━━━━━ Input ━━━━━

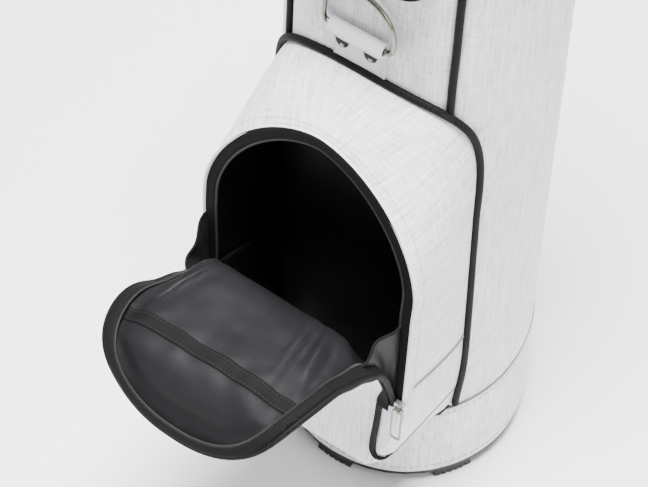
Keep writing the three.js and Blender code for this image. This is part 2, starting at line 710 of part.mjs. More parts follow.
addBase();
addBarrel();
addGusset();
addLowerPocket();
addFrontBase();
addPocketFloor();
addPocketTrim();
addDoor();
addDropStops();
addSlider();
addFrontRing();
addTop();
addCarrying();
addUpperPocket();

export default bag;
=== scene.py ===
import math

import bpy
import numpy as np
from mathutils import Matrix, Vector, noise


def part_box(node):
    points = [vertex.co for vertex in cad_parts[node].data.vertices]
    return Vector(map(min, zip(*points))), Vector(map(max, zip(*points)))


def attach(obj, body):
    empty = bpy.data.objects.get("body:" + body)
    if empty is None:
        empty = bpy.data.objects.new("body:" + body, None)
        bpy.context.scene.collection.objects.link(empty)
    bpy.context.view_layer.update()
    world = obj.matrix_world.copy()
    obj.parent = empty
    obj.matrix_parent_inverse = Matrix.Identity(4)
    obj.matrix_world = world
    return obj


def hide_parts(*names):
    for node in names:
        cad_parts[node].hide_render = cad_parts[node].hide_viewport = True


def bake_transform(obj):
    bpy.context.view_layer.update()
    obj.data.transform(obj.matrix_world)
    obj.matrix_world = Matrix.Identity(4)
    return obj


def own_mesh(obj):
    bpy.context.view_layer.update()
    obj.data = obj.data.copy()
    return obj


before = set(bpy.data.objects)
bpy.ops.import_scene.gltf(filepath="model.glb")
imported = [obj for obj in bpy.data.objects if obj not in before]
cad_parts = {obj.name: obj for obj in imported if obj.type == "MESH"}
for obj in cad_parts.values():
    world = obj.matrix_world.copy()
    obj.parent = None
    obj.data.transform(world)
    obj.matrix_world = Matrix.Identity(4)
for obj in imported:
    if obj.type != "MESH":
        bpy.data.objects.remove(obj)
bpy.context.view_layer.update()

# Lengths are in millimetres until a mesh is made. +Z is up and the pocket faces -Y.
MM = 0.001
FORWARD = (0.0, -1.0, 0.0)
SIDES = ((-1, "left"), (1, "right"))

# ---- camera, light and floor --------------------------------------------------------------

CAMERA_AT = (570, -994, 1698)
CAMERA_RIGHT = (0.8100, 0.5857, 0.0286)
CAMERA_UP = (-0.4800, 0.6342, 0.6061)
FOCAL_PIXELS = 2204
IMAGE_WIDTH = 648
SENSOR = 36
LIGHTS_AIM = (0, 0, 0.35)
WORLD_STRENGTH = 0.42


def add_camera():
    data = bpy.data.cameras.new("camera")
    data.sensor_fit = "HORIZONTAL"
    data.sensor_width = SENSOR
    data.lens = FOCAL_PIXELS / IMAGE_WIDTH * SENSOR
    data.clip_start = 0.01
    data.clip_end = 50
    camera = bpy.data.objects.new("camera", data)
    bpy.context.scene.collection.objects.link(camera)
    right = Vector(CAMERA_RIGHT).normalized()
    up = Vector(CAMERA_UP)
    back = right.cross(up).normalized()
    up = back.cross(right)
    turn = Matrix((right, up, back)).transposed().to_4x4()
    camera.matrix_world = Matrix.Translation(Vector(CAMERA_AT) * MM) @ turn
    bpy.context.scene.camera = camera


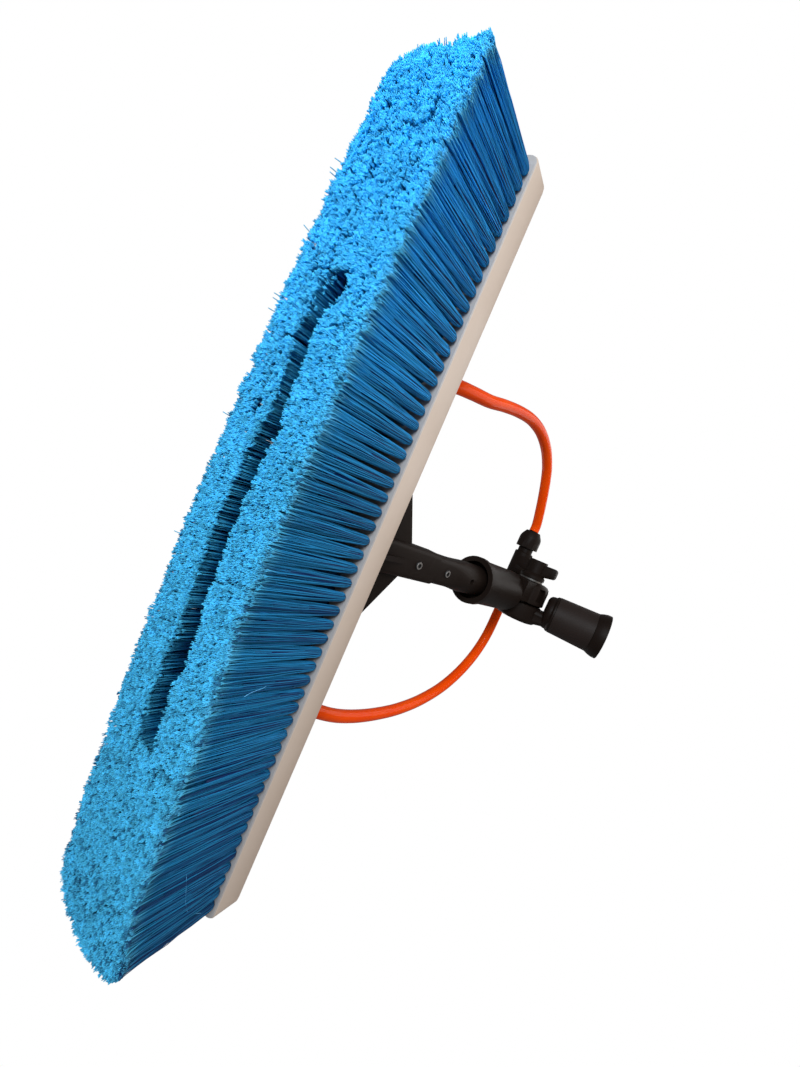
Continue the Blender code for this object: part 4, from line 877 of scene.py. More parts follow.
@dataclass
class MeshParts:
    """Vertices, faces and values of a mesh that is put together from many small pieces."""

    points: list[np.ndarray] = field(default_factory=list)
    quads: list[np.ndarray] = field(default_factory=list)
    triangles: list[np.ndarray] = field(default_factory=list)
    values: dict[str, list[np.ndarray]] = field(default_factory=lambda: {"tone": [], "worn": []})
    count: int = 0

    def add(self, points: np.ndarray, quads: np.ndarray, triangles: np.ndarray, tone: np.ndarray,
            worn: np.ndarray) -> None:
        """Add pieces.

        Args:
            points: their vertices, (vertex, xyz).
            quads: faces of four, counted from these vertices.
            triangles: faces of three, likewise.
            tone: a tone for each vertex.
            worn: how worn each vertex is.
        """
        self.points.append(points)
        self.quads.append(quads + self.count)
        self.triangles.append(triangles + self.count)
        self.values["tone"].append(tone)
        self.values["worn"].append(worn)
        self.count += len(points)

    def add_tubes(self, points: np.ndarray, tone: np.ndarray | float, worn: np.ndarray | float,
                  closed: bool) -> None:
        """Add tubes.

        Args:
            points: their rings (tube, station, side, xyz).
            tone: a tone for each ring (tube, station), or one for all.
            worn: how worn each ring is, or one value for all.
            closed: whether their ends are closed.
        """
        shape = points.shape[:3]
        caps = end_fans(*shape) if closed else np.zeros((0, 3), int)
        values = (np.broadcast_to(np.atleast_2d(value)[:, :, None], shape).ravel() for value in (tone, worn))
        self.add(points.reshape(-1, 3), tube_faces(*shape), caps, *values)

    def mesh(self, name: str) -> bpy.types.Mesh:
        """Make the mesh.

        Args:
            name: its name.

        Returns:
            The mesh, smooth, with its values as point attributes.
        """
        points, quads = np.concatenate(self.points), np.concatenate(self.quads)
        triangles = np.concatenate(self.triangles)
        mesh = bpy.data.meshes.new(name)
        loops = np.concatenate([quads.ravel(), triangles.ravel()]).astype(np.int32)
        starts = np.concatenate([np.arange(len(quads)) * 4, len(quads) * 4 + np.arange(len(triangles)) * 3])
        mesh.vertices.add(len(points))
        mesh.vertices.foreach_set("co", points.astype(np.float32).ravel())
        mesh.loops.add(len(loops))
        mesh.loops.foreach_set("vertex_index", loops)
        mesh.polygons.add(len(starts))
        mesh.polygons.foreach_set("loop_start", starts.astype(np.int32))
        mesh.update(calc_edges=True)
        mesh.shade_smooth()
        for key, values in self.values.items():
            attribute = mesh.attributes.new(key, "FLOAT", "POINT")
            attribute.data.foreach_set("value", np.concatenate(values).astype(np.float32))
        return mesh


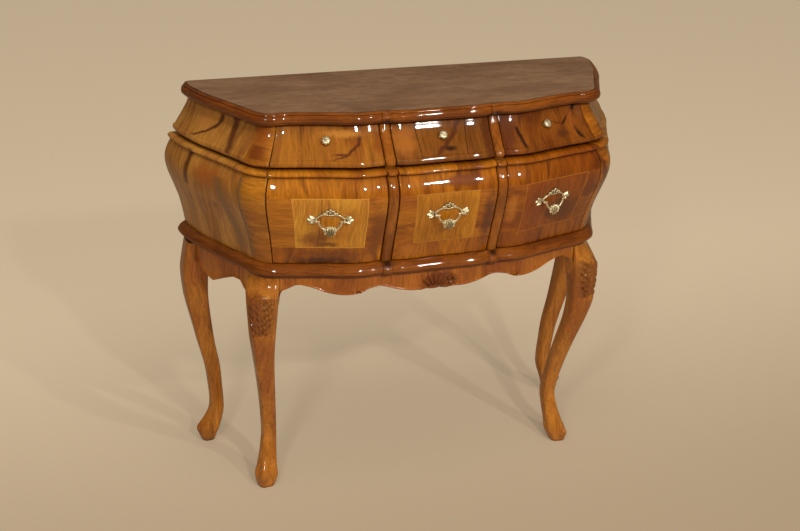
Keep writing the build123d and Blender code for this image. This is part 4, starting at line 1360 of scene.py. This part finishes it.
def plate_parts():
    """The back plate: a fan-shaped leaf at each end, thin hollow-curved arms and a pierced crest.

    A leaf's radius follows |cos(3.5 t)|, so it has lobes outwards, and its ribs are a cosine of the
    angle about its root.
    """
    parts = []
    t = np.linspace(0, 2 * pi, 72, endpoint=False)
    for end in (-1, 1):
        tips = np.clip(np.cos(t), 0, 1) ** 0.5 * np.abs(np.cos(3.5 * t)) ** 0.8
        radius = 0.007 + 0.0024 * np.cos(t) + 0.0056 * tips
        leaf_x = end * (pull_half + 0.0045 + radius * np.cos(t))
        leaf_y = radius * np.sin(t) * 1.05 - 0.002

        def ribbed(x, y, end=end):
            ray = np.arctan2(y + 0.002, end * x - pull_half + 0.007)
            return plate_thick + 0.0019 * np.cos(17 * ray)

        parts.append(mound(np.stack([leaf_x, leaf_y], axis=-1), ribbed))
        arm = [(0.029, 0.002), (0.0245, 0.0062), (0.0195, 0.0098), (0.0145, 0.0112), (0.009, 0.0128)]
        arm = level_path(np.array(arm) * (end, 1), 0.0016, 24)
        parts.append(bar(arm, np.linspace(0.0022, 0.0014, 24)))
    crest = np.array([(-0.016, 0.0115), (-0.0135, 0.016), (-0.0095, 0.0155), (-0.0075, 0.0205),
                      (-0.0035, 0.0205), (0, 0.0245)])
    crest = np.concatenate([crest, crest[-2::-1] * (-1, 1)])
    parts.append(bar(level_path(crest, 0.0018, 70), 0.0016))
    sill = np.array([(-0.015, 0.0125), (-0.006, 0.0112), (0, 0.0104), (0.006, 0.0112), (0.015, 0.0125)])
    parts.append(bar(level_path(sill, 0.0016, 30), 0.0013))
    for across, up, size in ((0, 0.0162, 0.0034), (-0.0072, 0.0148, 0.0024), (0.0072, 0.0148, 0.0024)):
        drop = np.stack([across + 0.8 * size * np.cos(t), up + size * np.sin(t)], axis=-1)
        parts.append(mound(drop, lambda x, y: drop_thick + 0 * x, 8))
    return parts


def bail_parts():
    """The bail: two thin curved arms with round eyes, and a fluted shell that hangs between them.

    The shell's flutes are a cosine of the angle about a point under it, and another cosine scallops
    its edge.
    """
    arms = np.array([(-0.023, 0.0), (-0.0228, -0.004), (-0.0196, -0.0105), (-0.0138, -0.0162), (0, -0.0182)])
    arms = np.concatenate([arms, arms[-2::-1] * (-1, 1)])
    parts = [bar(level_path(arms, 0.0, 60), arm_radius)]
    for end in (-1, 1):
        pin = np.array([(end * 0.0205, 0, 0), (end * 0.0285, 0, 0)])
        parts.append(bar(smooth(pin, 4), pin_radius))
    t = np.linspace(0, 2 * pi, 120, endpoint=False)
    scallop = 1 + 0.09 * np.cos(9 * t)
    x = 0.0158 * np.sin(t) * scallop * (0.84 + 0.16 * np.cos(t))
    y = -0.0214 + 0.0112 * np.cos(t) * scallop

    def fluted(x, y):
        ray = np.arctan2(x, y + 0.04)
        return 0.004 + 0.0021 * np.cos(27 * ray)

    shell = mound(np.stack([x, y], axis=-1), fluted, 16)
    parts += [shell, shell[::-1] * (1, 1, -0.6)]
    return parts


def placed(name, parts, place, axes):
    """One mesh of several grids of local points, each set at a place with its axes."""
    return joined(name, [grid_mesh("part", place + part @ axes, crease=50) for part in parts])


for bay, x in (("left", -1), ("middle", 0), ("right", 1)):
    upper, lower = f"upper_{bay}", f"lower_{bay}"
    place, axes = spot(x * knob_x, knob_z, fine_upper)
    knob = turned(f"{upper}_rosette", knob_profile, place, axes, 0.09)
    place, axes = spot(x * pull_x, pull_z, fine_lower)
    plate = placed("leaves", plate_parts(), place, axes)
    bolts = joined("bolts", [turned("bolt", bolt_profile, place + end * pull_half * axes[0], axes, count=24)
                             for end in (-1, 1)])
    hang = np.stack([axes[0], (0, 0, 1), np.cross(axes[0], (0, 0, 1))])
    bail = placed("drop", bail_parts(), place + pivot_stand * axes[2], hang)
    for name, mesh, body, node in (
        (f"{upper}_rosette", knob, f"{upper}_drawer", f"{upper}_knob"),
        (f"{lower}_leaves", plate, f"{lower}_drawer", f"{lower}_plate"),
        (f"{lower}_posts", bolts, f"{lower}_drawer", f"{lower}_bolts"),
        (f"{lower}_drop", bail, f"{lower}_handle", f"{lower}_bail"),
    ):
        make(name, mesh, brass, [node], body)

# Plain pieces that stay as the frame has them

slot_finishes = {"inside_wood": inside_finish, "brass": brass, "veneer": top_finish}
for node in frame["record"]["subparts"]:
    thing = frame["nodes"][node["node"]]
    if thing.hide_render:
        continue
    thing.data.materials.clear()
    thing.data.materials.append(slot_finishes.get(node["material_slot"], leg_finish))

# Floor, lights and camera

floor_half = 30
corners = [[(x * floor_half, y * floor_half, 0) for x in (-1, 1)] for y in (-1, 1)]
floor_mesh = grid_mesh("floor", np.array(corners), wrap=False, caps=False)
if floor_mesh.polygons[0].normal.z < 0:
    floor_mesh.flip_normals()
floor = bpy.data.objects.new("floor", floor_mesh)
bpy.context.scene.collection.objects.link(floor)
floor_finish, floor_shader, n = new_material("floor_paper")
floor_shader.inputs["Roughness"].default_value = 0.9
floor_shader.inputs["Base Color"].default_value = linear(186, 166, 139)
floor_shader.inputs["Emission Color"].default_value = linear(206, 188, 160)
seen = n.add("ShaderNodeLightPath", out="Is Camera Ray")
place_y = n.split(object_place(n))[1]
away = n.math("MAXIMUM", n.remap(place_y, -0.9, 1.1, 0.0, 0.56), n.remap(place_y, -0.7, -3.0, 0.0, 0.62))
n.tree.links.new(n.times(seen, away), floor_shader.inputs["Emission Strength"])
floor_mesh.materials.append(floor_finish)


def faced(thing, right, up, away, place):
    """Gives a camera or a lamp its axes and its place. It looks the other way from away."""
    turn = np.eye(4)
    turn[:3] = np.stack([right, up, away, place], axis=1)
    thing.matrix_world = Matrix(turn.tolist())


camera_place = np.array([-0.99706, -2.62147, 1.70066])
camera_yaw = radians(20.1113)
camera_pitch = radians(23.6417)
camera_roll = radians(-2.0594)
camera_lens = 61.159
ahead = cos(camera_pitch)
forward = np.array([sin(camera_yaw) * ahead, cos(camera_yaw) * ahead, -sin(camera_pitch)])
level = np.array([cos(camera_yaw), -sin(camera_yaw), 0])
down = np.cross(forward, level)
across = cos(camera_roll) * level + sin(camera_roll) * down
downward = -sin(camera_roll) * level + cos(camera_roll) * down
camera_data = bpy.data.cameras.new("camera")
camera_data.sensor_width = 36
camera_data.lens = camera_lens
camera_data.clip_end = 100
camera = bpy.data.objects.new("camera", camera_data)
bpy.context.scene.collection.objects.link(camera)
faced(camera, across, -downward, -forward, camera_place)
bpy.context.scene.camera = camera


def lamp(name, place, target, size, power, colour=(1, 0.97, 0.92)):
    """A square area lamp that faces its target."""
    data = bpy.data.lights.new(name, "AREA")
    data.size = size
    data.energy = power
    data.color = colour
    thing = bpy.data.objects.new(name, data)
    bpy.context.scene.collection.objects.link(thing)
    away = np.array(place, float) - np.array(target, float)
    away /= np.linalg.norm(away)
    right = np.cross((0, 0, 1), away)
    right /= np.linalg.norm(right)
    faced(thing, right, np.cross(away, right), away, place)
    return thing


middle = (0, -0.1, 0.6)
lamp("flash_left", (-2.0, -3.0, 2.9), middle, 0.34, 26)
lamp("flash_middle", (0.3, -3.4, 2.9), middle, 0.17, 37)
lamp("flash_right", (1.5, -3.1, 2.85), middle, 0.12, 28)
soft = lamp("soft_top", (-0.3, -1.4, 3.6), middle, 2.4, 38)
soft.visible_glossy = False
sky_light = 0.36
sky_shine = 0.1  # its strength in reflections
world = bpy.data.worlds.new("studio")
bpy.context.scene.world = world
world.use_nodes = True
studio = world.node_tree.nodes["Background"]
n = Nodes(world.node_tree)
studio.inputs["Color"].default_value = linear(226, 208, 182)
shine = n.remap(n.add("ShaderNodeLightPath", out="Is Glossy Ray"), 0, 1, sky_light, sky_shine, False)
shown = n.times(n.add("ShaderNodeLightPath", out="Is Camera Ray"), sky_light)
world.node_tree.links.new(n.plus(shine, shown), studio.inputs["Strength"])
bpy.context.scene.view_settings.view_transform = "Standard"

━━━━━

In the listing above, find the line containing "Keep writing the build123d" and the line containing "a pierced crest.", then repeat those two lines and everything between them exactly.

Keep writing the build123d and Blender code for this image. This is part 4, starting at line 1360 of scene.py. This part finishes it.
def plate_parts():
    """The back plate: a fan-shaped leaf at each end, thin hollow-curved arms and a pierced crest.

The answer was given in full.